Navigating these challenges is essential for harnessing the potential insights hidden within the information.


From Raw Data to Insights 

Turning raw data into valuable insights involves a process that refines the unprocessed information into something meaningful.

  1. Data Preprocessing: The initial step is data preprocessing. Raw data is cleaned up, errors are corrected, and unnecessary information is removed.
  2. Data Transformation: Once the data is cleaned, it’s time for transformation. This step is similar to converting raw materials into useful components. Techniques like aggregation, where data is summarized, and normalization, where data is adjusted to a common scale, are used.
  3. Analysis and Interpretation: After data transformation, analysis comes into play. This step involves examining the refined data to uncover patterns, trends, and correlations.
  4. Drawing Insights: This involves extracting valuable information and understanding the implications of the data’s patterns and trends. It’s the process of making sense of the data’s significance and deriving actionable knowledge.

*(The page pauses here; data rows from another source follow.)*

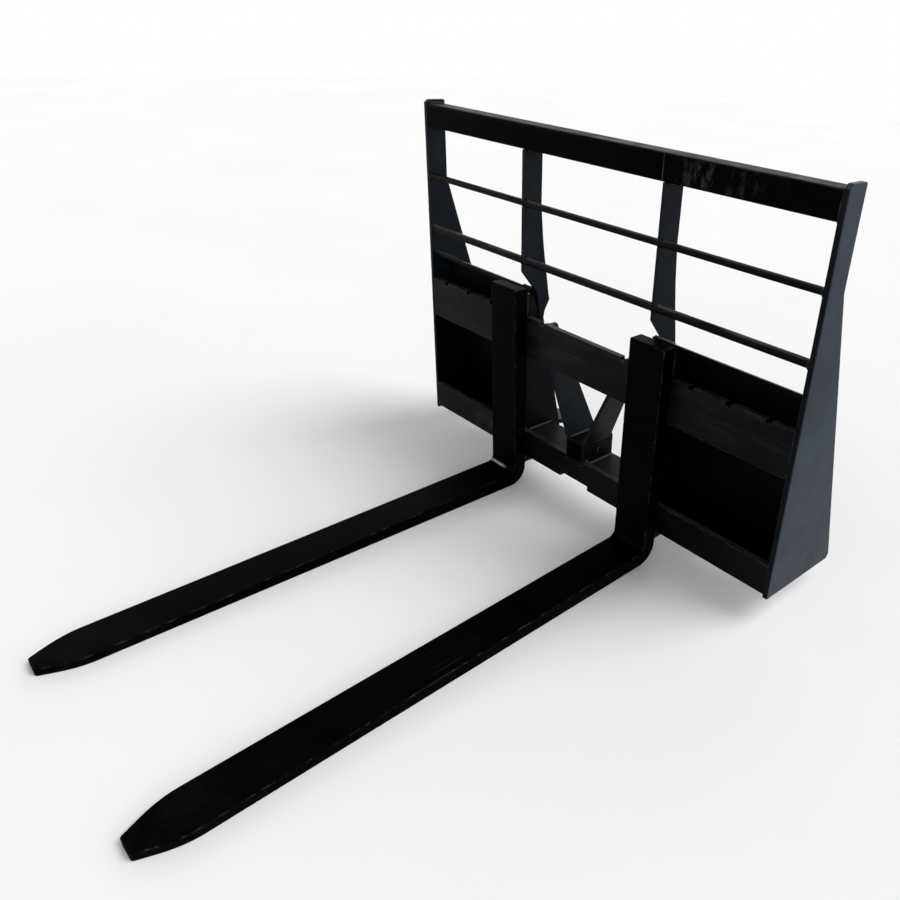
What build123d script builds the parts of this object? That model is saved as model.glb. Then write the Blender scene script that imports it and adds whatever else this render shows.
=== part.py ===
"""Pallet fork attachment: a welded carriage frame with a loader coupler, a hitch receiver and two sliding forks.

Millimetres.  X runs across the frame, the forks point to -Y, Z is up.  The part stands on its fork blades.
Profiles are drawn in carriage coordinates: u is the distance behind the front face of the fork bars, and
v is the height above a datum plane close to the underside of the lower fork bar.
"""
from build123d import *
import os
from math import hypot

os.makedirs("parts", exist_ok=True)

# ---------------------------------------------------------------- frame
bar_length = 1219.2              # fork bars, rail and rods, between the side plates
side_plate_thickness = 12.7
bar_thickness = 15.9
carriage_height = 407.0          # class II: underside of the lower bar to the top of the upper bar
upper_bar_height = 111.5
lower_bar_height = 76.2
bar_foot = -5.2                  # underside of the lower bar

rail_size = 57.15
rail_wall = 4.8
rail_corner = 8.0
rail_top = 863.8
rod_fit = 0.2                    # room around each rod in its notch
rod_setback = 9.7                # rod centre behind the bar front
rods = {"lower_guard_rod": (542.0, 9.5), "upper_guard_rod": (683.0, 7.95)}     # height and radius

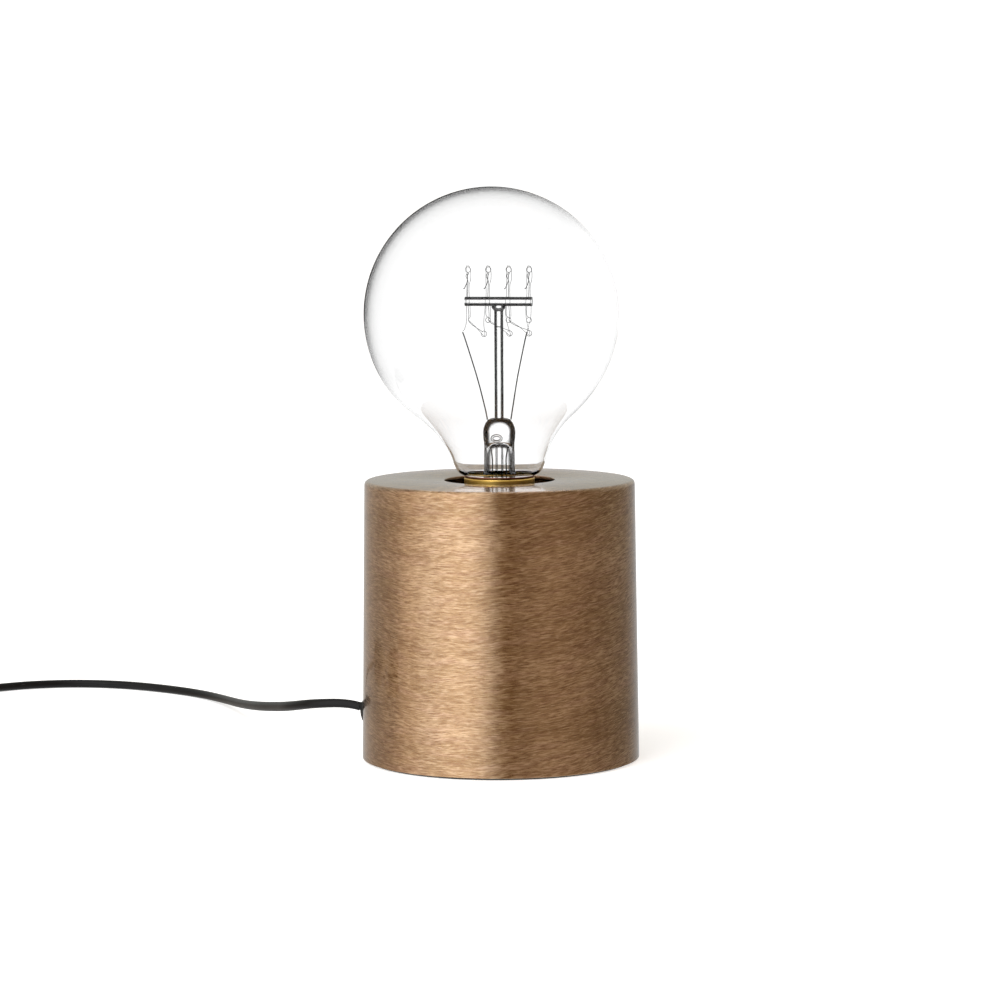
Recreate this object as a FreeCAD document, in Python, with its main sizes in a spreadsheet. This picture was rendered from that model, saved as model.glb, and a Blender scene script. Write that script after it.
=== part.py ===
# A table lamp with no shade: a drawn brass-coloured can on a steel plate, a screw lampholder held
# inside it on a bracket, one large clear globe bulb that stands out of a round hole in the can's
# top, and a cord with a switch and a flat plug.
# Millimetres. +Z is up, and the origin is on the table, under the can's axis. The photograph looks
# along +Y, with +X to the right.
import FreeCAD, Part
import math
import os
import Sketcher

os.makedirs("parts", exist_ok=True)
vector = FreeCAD.Vector
doc = FreeCAD.newDocument("table_lamp")

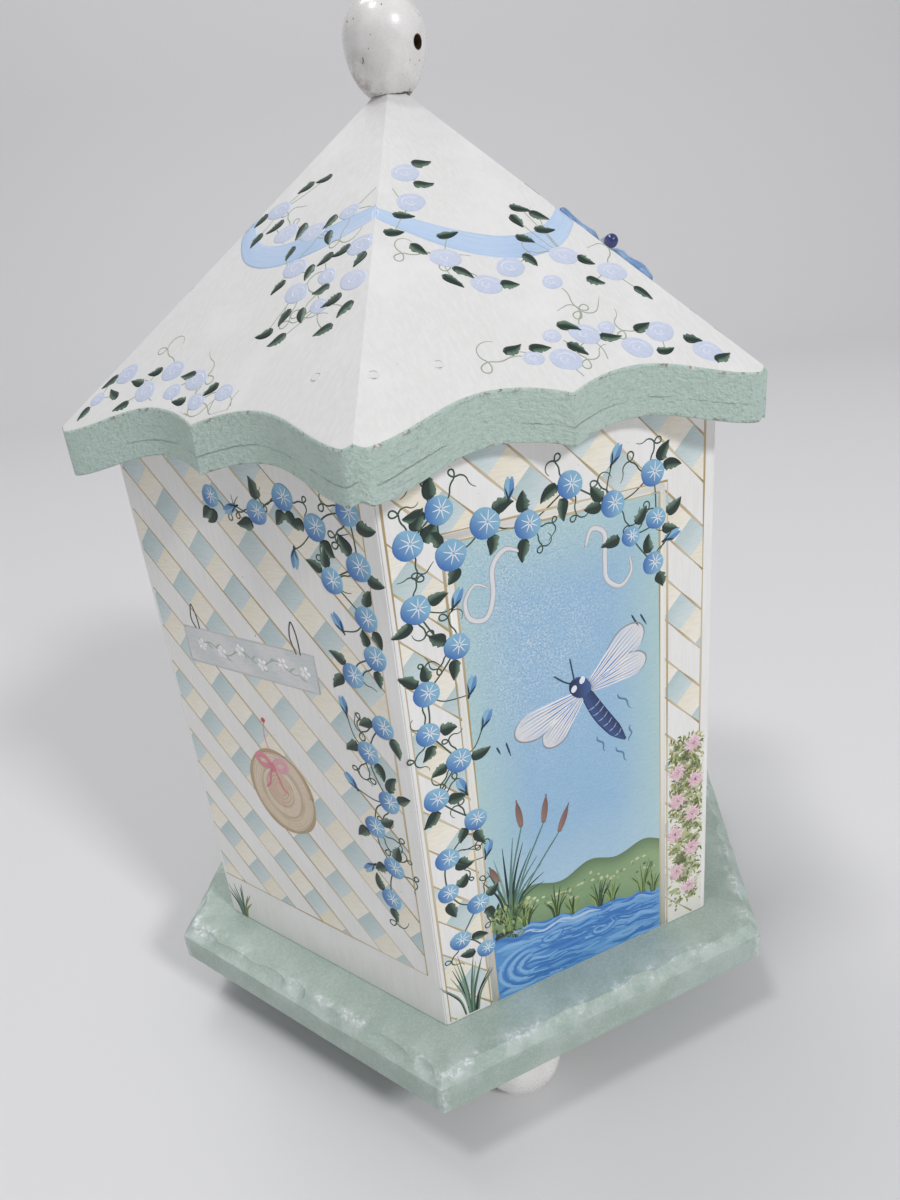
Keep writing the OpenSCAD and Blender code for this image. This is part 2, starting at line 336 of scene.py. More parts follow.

Best Practices in Extracting Raw Data

  • Prioritize Data Quality Assurance: Employ strategies for ensuring accuracy and consistency in the raw data.
  • Foster Collaboration: Facilitate interaction between domain experts and data professionals to enhance understanding.
  • Embrace Analytics: Utilize advanced tools and technologies for streamlined and efficient raw data handling, analysis, and interpretation.


Future of Raw Data Utilization

  • Increased Automation in Data Processing: Automation and machine learning algorithms will become more prevalent in the preprocessing and cleaning of raw data, reducing the time and effort required for manual data handling.
  • Advanced Real-Time Analytics: Enhancements in computing power and software solutions will enable more sophisticated real-time analytics, allowing businesses to make quicker decisions based on up-to-the-minute data.
  • Greater Emphasis on Privacy and Security: As data breaches become more costly, there will be a heightened focus on securing raw data, particularly personal and sensitive information, through advanced encryption methods and stricter data governance policies.
  • Expansion of IoT and Edge Computing: The growth of the Internet of Things (IoT) and edge computing will result in massive increases in raw data generation, requiring more robust systems for data management and analysis at the edge of networks.
  • Integration of AI with Human Insight: While AI will play a crucial role in processing and analyzing raw data, there will be a greater emphasis on combining AI capabilities with human insights to ensure that data analysis is contextually relevant and ethically sound.
  • Cross-Domain Data Fusion: Organizations will increasingly adopt cross-domain data fusion techniques, integrating data from diverse sources (e.g., social media, sensors, market data) to create more comprehensive datasets for deeper insights.
  • Enhanced Data Visualization Tools: Innovations in data visualization will make it easier to interpret complex datasets, allowing non-experts to understand and interact with data insights more effectively.
  • Regulatory Evolution: Regulatory frameworks around data privacy and usage will continue to evolve, impacting how raw data can be collected, stored, and used, ensuring transparency and fairness in data utilization.
  • Custom AI Models: Customizable AI models that can be tailored to specific industries or data types will become more accessible, enhancing the accuracy of data analysis and the relevance of derived insights..



Raw data is like uncut gemstones—valuable but requiring careful processing to reveal their true potential. In the digital age, the ability to efficiently transform raw data into actionable insights can provide a significant competitive advantage. As technologies and methodologies continue to evolve, the capacity to decode this raw data faster and more accurately will dictate how effectively organizations can respond to changing dynamics and capitalize on emerging opportunities.